Nearly half of Canadians think growing weed at home drives down property values

Apr 16 2018, 11:24 pm

Growing cannabis without a license may become legal in a few months, but some Canadians seem to think that it won’t quite be worth the reward.

A recent survey by Zoocasa, a Canadian real estate company, found that 47% of Canadian respondents believe that growing pot in a home will decrease the value of the property.

The survey was administered to 1,431 respondents from various provinces, and nearly half agreed that even the legal amount of pot grown in a home would negatively impact the property’s real estate value.

More respondents from Quebec held the belief than any other province (52%), with those from the Atlantic Region being the least likely to see a negative to growing weed at home (31%).


Respondents who believed that growing marijuana in their home would decrease the property value (Zoocasa)

The survey also found that Millennials (aged 22 to 37 years old) surveyed would be twice as likely to grow marijuana at home once legalization takes effect when compared to their counterparts in the Baby Boomer generation (aged 54 to 72 years old), with 19% of millennials answering yes to at least considering growing marijuana, and only 11% of Boomers responding the same.


Respondents stating that they would consider growing marijuana in their home (Zoocasa)

Surprisingly, respondents were more likely to see a decrease in home value for in-house marijuana growth (47%) than those who believed that the same decrease would occur from using the plant in homes (32%).


Respondents who believed that increased use of marijuana would decrease property value (Zoocasa)
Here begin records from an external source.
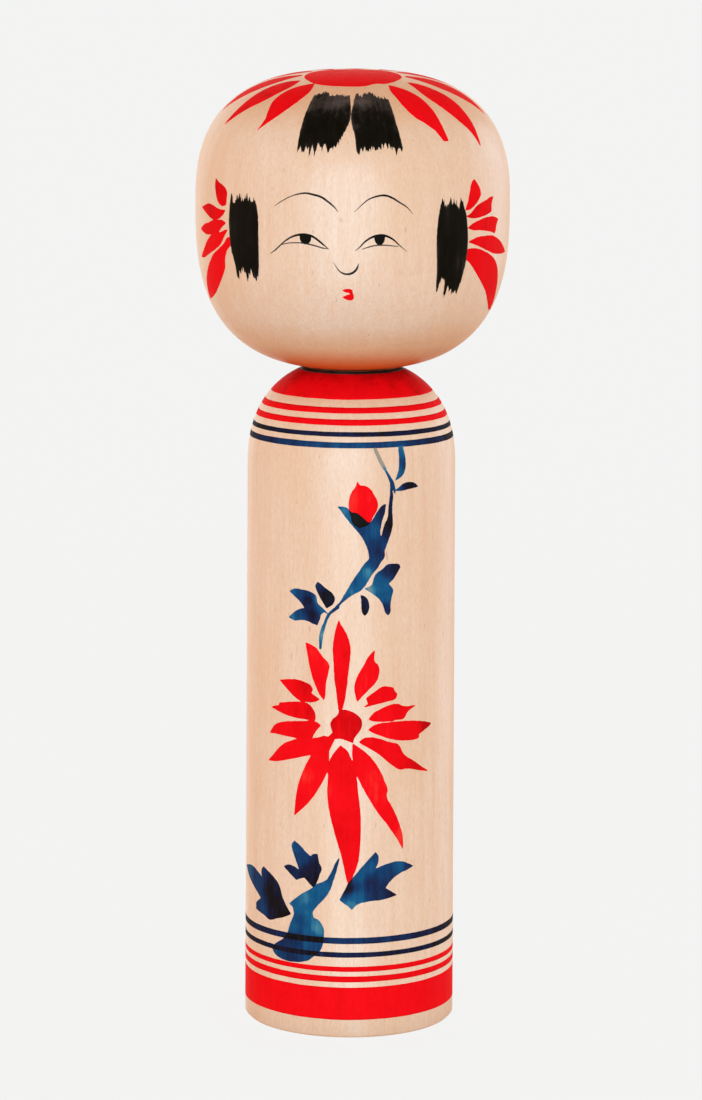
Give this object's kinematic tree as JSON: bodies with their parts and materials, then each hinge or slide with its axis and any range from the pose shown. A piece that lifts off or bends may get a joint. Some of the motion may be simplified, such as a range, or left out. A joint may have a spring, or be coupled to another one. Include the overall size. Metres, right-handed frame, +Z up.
{
  "type": "kokeshi doll",
  "caption": "Turned wooden kokeshi doll with a round head that turns on a straight, slightly flared body, painted with a face, lathe bands and a flower.",
  "frame": {"origin": "centre of the flat foot", "axes": "+Z up along the turning axis, the face looks along -Y"},
  "size_m": [0.0788, 0.0788, 0.242],
  "materials": {
    "body_wood": "pale fine-grained turned wood under a thin coat of wax",
    "head_wood": "pale fine-grained turned wood under a thin coat of wax",
    "red_dye": "red dye soaked into the wood, waxed",
    "blue_dye": "indigo dye soaked into the wood, waxed",
    "black_ink": "black ink on the wood, waxed"
  },
  "bodies": {
    "body": {"body": "body_wood"},
    "head": {"head": "head_wood"}
  },
  "joints": [
    {"name": "head_turn", "type": "hinge", "parent": "body", "child": "head", "pos_m": [0, 0, 0.1676], "axis": [0, 0, 1], "continuous": true}
  ]
}
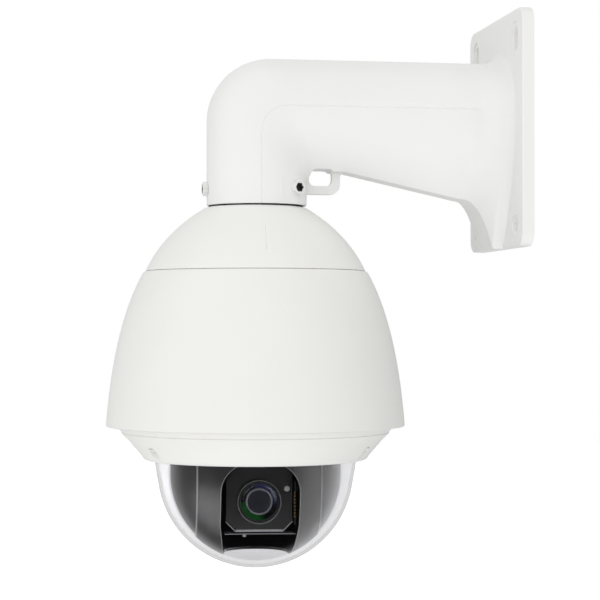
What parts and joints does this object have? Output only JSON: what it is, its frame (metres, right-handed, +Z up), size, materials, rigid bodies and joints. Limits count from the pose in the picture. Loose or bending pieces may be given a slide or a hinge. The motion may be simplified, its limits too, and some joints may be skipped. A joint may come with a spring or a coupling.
{
  "type": "ptz dome camera",
  "caption": "White outdoor pan-tilt-zoom dome camera hanging from a hollow cast wall arm, with a clear bubble over its motorised camera.",
  "frame": {"origin": "centre of the wall plate's back face, where it meets the wall", "axes": "+Z up, +X into the wall, so the arm reaches out along -X; -Y is the camera's parked side"},
  "size_m": [0.3061, 0.2232, 0.4135],
  "materials": {
    "arm_white": "satin powder coat",
    "housing_white": "fine-textured satin powder coat",
    "clear_bubble": "clear polished polycarbonate",
    "liner_black": "satin black moulding",
    "black_plastic": "matt moulding",
    "black_metal": "black coated sheet and castings",
    "rubber_seal": "matt",
    "stainless_steel": "machined",
    "cast_aluminium": "bare casting",
    "brass": "machined",
    "circuit_board": "solder mask",
    "lens_glass": "coated optical glass"
  },
  "bodies": {
    "housing": {"wall_arm": "arm_white", "neck_bolt_left": "stainless_steel", "neck_bolt_front": "stainless_steel", "neck_bolt_rear": "stainless_steel", "neck_adapter": "cast_aluminium", "adapter_nut": "brass", "neck_seal": "rubber_seal", "top_cap": "housing_white", "cap_seal": "rubber_seal", "sun_shield": "housing_white", "inner_housing": "cast_aluminium", "trim_ring": "housing_white", "ring_screw_1": "stainless_steel", "ring_screw_2": "stainless_steel", "ring_screw_3": "stainless_steel", "bubble": "clear_bubble", "bubble_seal": "rubber_seal", "bubble_retainer": "cast_aluminium", "chassis_plate": "cast_aluminium", "chassis_post_1": "brass", "chassis_post_2": "brass", "chassis_post_3": "brass", "power_board": "circuit_board", "main_board": "circuit_board", "pan_motor": "black_metal", "pan_belt": "rubber_seal", "pan_bearing_outer": "stainless_steel", "slip_ring_stator": "black_plastic", "fan_frame": "black_plastic", "heater_block": "cast_aluminium"},
    "pan_motor_pinion": {"pan_pinion": "brass"},
    "cooling_fan": {"fan_rotor": "black_plastic"},
    "pan_unit": {"pan_bearing_inner": "stainless_steel", "pan_shaft": "stainless_steel", "pan_pulley": "black_plastic", "slip_ring_rotor": "brass", "yoke": "black_metal", "liner_band": "liner_black", "liner_cheek_left": "liner_black", "liner_cheek_right": "liner_black", "tilt_bearing_left": "stainless_steel", "tilt_bearing_right": "stainless_steel", "tilt_motor": "black_metal", "tilt_belt": "rubber_seal"},
    "tilt_motor_pinion": {"tilt_pinion": "brass"},
    "tilt_unit": {"camera_cradle": "black_metal", "tilt_pulley": "black_plastic", "camera_block": "black_plastic", "lens_barrel": "black_plastic", "lens_ring": "black_metal", "front_lens": "lens_glass", "face_plate": "black_plastic", "face_bracket": "black_metal", "face_screw": "stainless_steel", "sensor_board": "circuit_board", "image_sensor": "black_plastic", "signal_board": "circuit_board"},
    "zoom_carriage": {"zoom_group": "lens_glass"},
    "focus_carriage": {"focus_group": "lens_glass"},
    "filter_carriage": {"ir_cut_filter": "lens_glass"}
  },
  "joints": [
    {"name": "pan", "type": "hinge", "parent": "housing", "child": "pan_unit", "pos_m": [-0.1945, 0, -0.206], "axis": [0, 0, 1], "continuous": true},
    {"name": "pan_motor_spin", "type": "hinge", "parent": "housing", "child": "pan_motor_pinion", "pos_m": [-0.1365, 0, -0.188], "axis": [0, 0, 1], "continuous": true},
    {"name": "fan_spin", "type": "hinge", "parent": "housing", "child": "cooling_fan", "pos_m": [-0.2545, 0, -0.172], "axis": [0, 0, 1], "continuous": true},
    {"name": "tilt", "type": "hinge", "parent": "pan_unit", "child": "tilt_unit", "pos_m": [-0.1945, 0, -0.2625], "axis": [0.9968, -0.0802, 0], "range_deg": [0, 90]},
    {"name": "tilt_motor_spin", "type": "hinge", "parent": "pan_unit", "child": "tilt_motor_pinion", "pos_m": [-0.1945, 0, -0.226], "axis": [0.9968, -0.0802, 0], "range_deg": [0, 270]},
    {"name": "zoom", "type": "slide", "parent": "tilt_unit", "child": "zoom_carriage", "axis": [0.0802, 0.9968, 0], "range_m": [0, 0.018]},
    {"name": "focus", "type": "slide", "parent": "tilt_unit", "child": "focus_carriage", "axis": [0.0802, 0.9968, 0], "range_m": [-0.002, 0.005]},
    {"name": "ir_filter_shift", "type": "slide", "parent": "tilt_unit", "child": "filter_carriage", "axis": [0.9968, -0.0802, 0], "range_m": [0, 0.0135]}
  ],
  "couplings": [
    {"joint": "pan_motor_spin", "follows": "pan", "ratio": 5},
    {"joint": "tilt_motor_spin", "follows": "tilt", "ratio": 3}
  ]
}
The Atlantic provinces held out as the least fazed by marijuana growth, use, or dispensaries being located nearby, though Albertan respondents were the second least likely to expect a decrease in property value for all three categories.


Respondents who believed that dispensaries being located nearby would decrease home value (Zoocasa)

The survey was administered online throughout March of this year. According to the report’s methodology, the estimated margin of error is +/- 2.6%, 19 times out of 20.